«Дело не в запуках, соломенный ты шут.
«Шепнул, будто он грозил, что Эмешка либо его будет, либо ничья… И что барских лебедей сгубил».
«С какой радости?»
«Ради мяса. Гуси хорошие на вкус. Но вернулись же, я слышал…»
«Что знаешь о Тминном поле?»
«А что знать? Голый пустырь».
«О девках пропавших есть что сказать?»
«Ни полслова. Ничего не знаю. Ежели вру, чтоб меня гром ударил».
«Ты, Тончи, свое накличешь, — сказал я. — А пока живи, смерди дальше», — освободил я петли на его ногах и оттолкнул лодку. — А о наших с тобой любезностях никому ни слова. Потому что гром может ударить в тот же день».
Я поднял щуку, чужую дань, и отнес к дуплу. Кому-то и ныне иерусалимская верба приготовила чудо. А мне — новые загадки. Забрал свое натруженное коромысло и пошел домой. Ночь капала росой, мокрой ольхой стекала в реку. Деревья, голубчики, пробуждаются первыми и так целый день смотрят на собственные тени. Молодился овод. В Монастырище хавкали перепелкачи, росу пили. В окнах келий моргали светильники, соревновались с утренней зарей, зарождающейся над горой Черник.
Помнится, как в пору своего ученичества я спросил своего духовного протектора:
«Что вас привело из киевских пещер — через поднебесный Афон, боговластную Черную Гору, сербскую Ковылу, приморский Святой Влас и паломническое Меджугорье — в нашу сторонку?»
«Знамо что:
Я тогда удивился: что здесь прекрасного — тесная нора в глинище под одинокой яблоней, пожухлые сорняки, блеяние коз и кипение реки, совсем не тихой?!

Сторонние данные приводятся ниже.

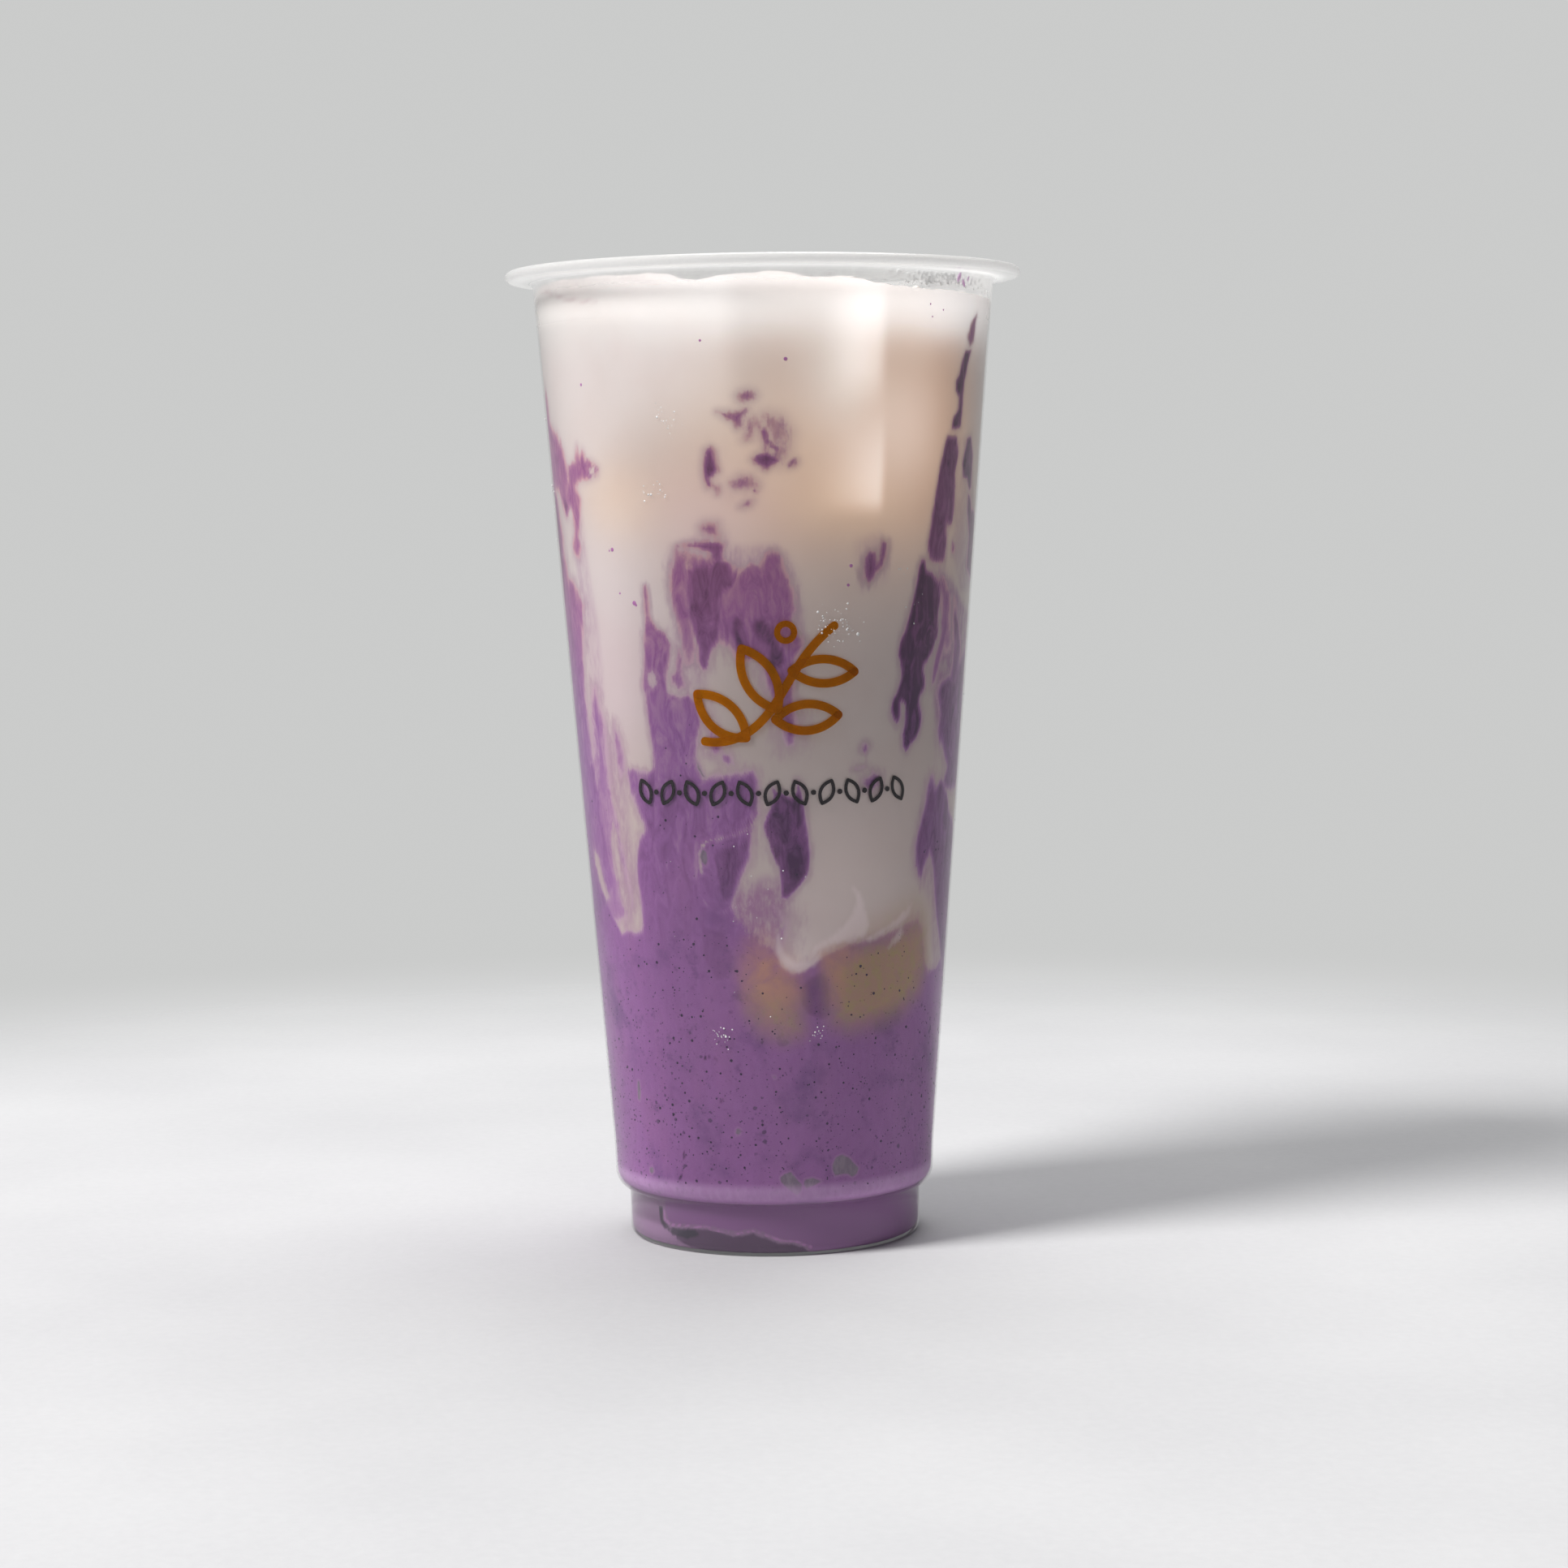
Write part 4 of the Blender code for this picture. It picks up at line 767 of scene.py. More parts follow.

        # The foot, seen through thicker plastic. The paler band at its shoulder is a painted reflection of the bright
        # floor in the shoulder, which faces down.
        painted_shoulder_light = s.math("MULTIPLY", s.step(height, 9.6, 11.0), s.step(height, 14.2, 12.4))
        colour = s.mix(s.math("MULTIPLY", painted_shoulder_light, s.step(quick, 0.3, 0.7, 0.52, 0.68)), colour, (0.72, 0.46, 0.76))
        low = s.step(height, 10.6, 9.0)
        colour = s.mix(s.math("MULTIPLY", low, 0.78), colour, (0.36, 0.25, 0.36))
        for key, tint, share in (
            ("foot_upper", (0.35, 0.168, 0.385), 0.85),
            ("foot_lower", (0.135, 0.082, 0.150), 0.88),
            ("foot_dark", (0.065, 0.058, 0.080), 0.88),
            ("foot_line", (0.56, 0.28, 0.56), 0.85),
        ):
            edge = s.step(s.math("MULTIPLY_ADD", s.math("SUBTRACT", quick, 0.5), 3.0 if key == "foot_line" else 1.6, s.value(key)), -0.5, 0.7)
            colour = s.mix(s.math("MULTIPLY", edge, share), colour, tint)

        relief = s.math("ADD", s.math("MULTIPLY", tiny, 0.4), s.math("MULTIPLY", quick, 0.6))
        # The emission is the painted glow in the milk, paler where it is strong, and none in the purple.
        finish = s.node(
            "ShaderNodeBsdfPrincipled",
            {
                "Base Color": colour,
                "Roughness": s.step(quick, 0.2, 0.8, 0.42, 0.55),
                "Specular IOR Level": 0.22,
                "Emission Color": s.mix(s.step(s.value("glow"), 0.30, 0.80, 0.0, 0.7), clean, (0.93, 0.905, 0.895)),
                "Emission Strength": s.math("MULTIPLY", s.value("glow"), s.math("MULTIPLY", s.math("SUBTRACT", 1.0, inside), s.math("SUBTRACT", 1.0, s.math("MULTIPLY", s.math("MAXIMUM", halo, veil), 0.7)))),
                "Normal": s.bump(relief, 0.05, 0.35),
            },
        )
        made.append(s.done(finish.outputs[0]))
    return made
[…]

«Здесь мое сокровище, здесь мое сердце», — пояснил Божий челядин.
А было еще раньше… Я, мальчуган, прибежал к нему с каким-то посланием от своего деда. Мних дал мне яблоко. Мы сидели на пороге и молчали, он смотрел на Латорицу, а меня больше привлекала обстановка его погребицы.
«Вам тутки не тесно?»
«Тесно? — удивился тот. — Дух не требует пространства. А самому человеку легче, когда, не вставая, дотягиваешься рукой до нужного — до двери или постели, до свечки или горшочка, до сундука…»
Большой замшелый сундук чернел в глубине и служил ему столом.
«Что там?» — спросил я не оглядываясь.
Схимник подвел меня ближе и поднял тяжелую крышку:
«Здесь лежит мир».
«Мир?» — спросил я недоверчиво.
«Можно сказать и иначе — свет. Свет мира», — пояснил он.
Меня это еще больше удивило, потому что в сундуке было темно и пахло мятой, чтобы отвадить мышей. Когда глаза привыкли к темноте, мне открылось нагромождение плит, которые были спрессованы из сухих листьев, только широких и нарезанных коцками[177] , как иконки на иконостасе. Испещренный черными значками лист не крошился. Тогда я попробовал его на зуб.
«Эй, что ты делаешь, книгогрыз!» — со смехом воскликнул Аввакум.
«С какого дерева сии листья?» — по-взрослому поинтересовался я, сын хащевого[178] человека.
«С говорящего», — ответил пещерник, пристально глядя мне в глаза.
Неожиданный страх уколол мои пятки сотнями акациевых колючек. Похолодело в животе, будто взлетел на раскачанной ветке над пропастью. Глядя, как тот размыкает скобу на деревянных таблах, я затих, как куропатка под шапкой. А монах торжественно положил перст на россыпь затесей, и уста его сами собой заговорили:
«Я слышал, о Цезарь, что ты желаешь знать о добродетельном муже, нареченном Иисусом Назаретянином и на которого народ взирает, как на пророка, как на Бога, и о котором ученики его говорят, что он Сын Божий, Сын Творца Неба и земли. Истинно, Цезарь, ежедневно слышу о сем муже чудесные вещи. Словом, Он повелевает мертвым вставать и исцеляет больных. Он среднего роста, на первый взгляд — добрый и благородный, что отражено и в обличье Его, и у встречных невольно рождается к Нему влечение и уважение. Его волосы от ушей имеют краску зрелых орехов и ложатся на плечи светлым шелком; посредь головы пробор по обычаю назарян. Чело гладкое, лицо без морщин и чистое. Борода вьется, и поскольку недлинная, то посередине разделена. Взгляд очей строгий и имеет силу солнечного луча; никто не решится проникновенно заглянуть в них.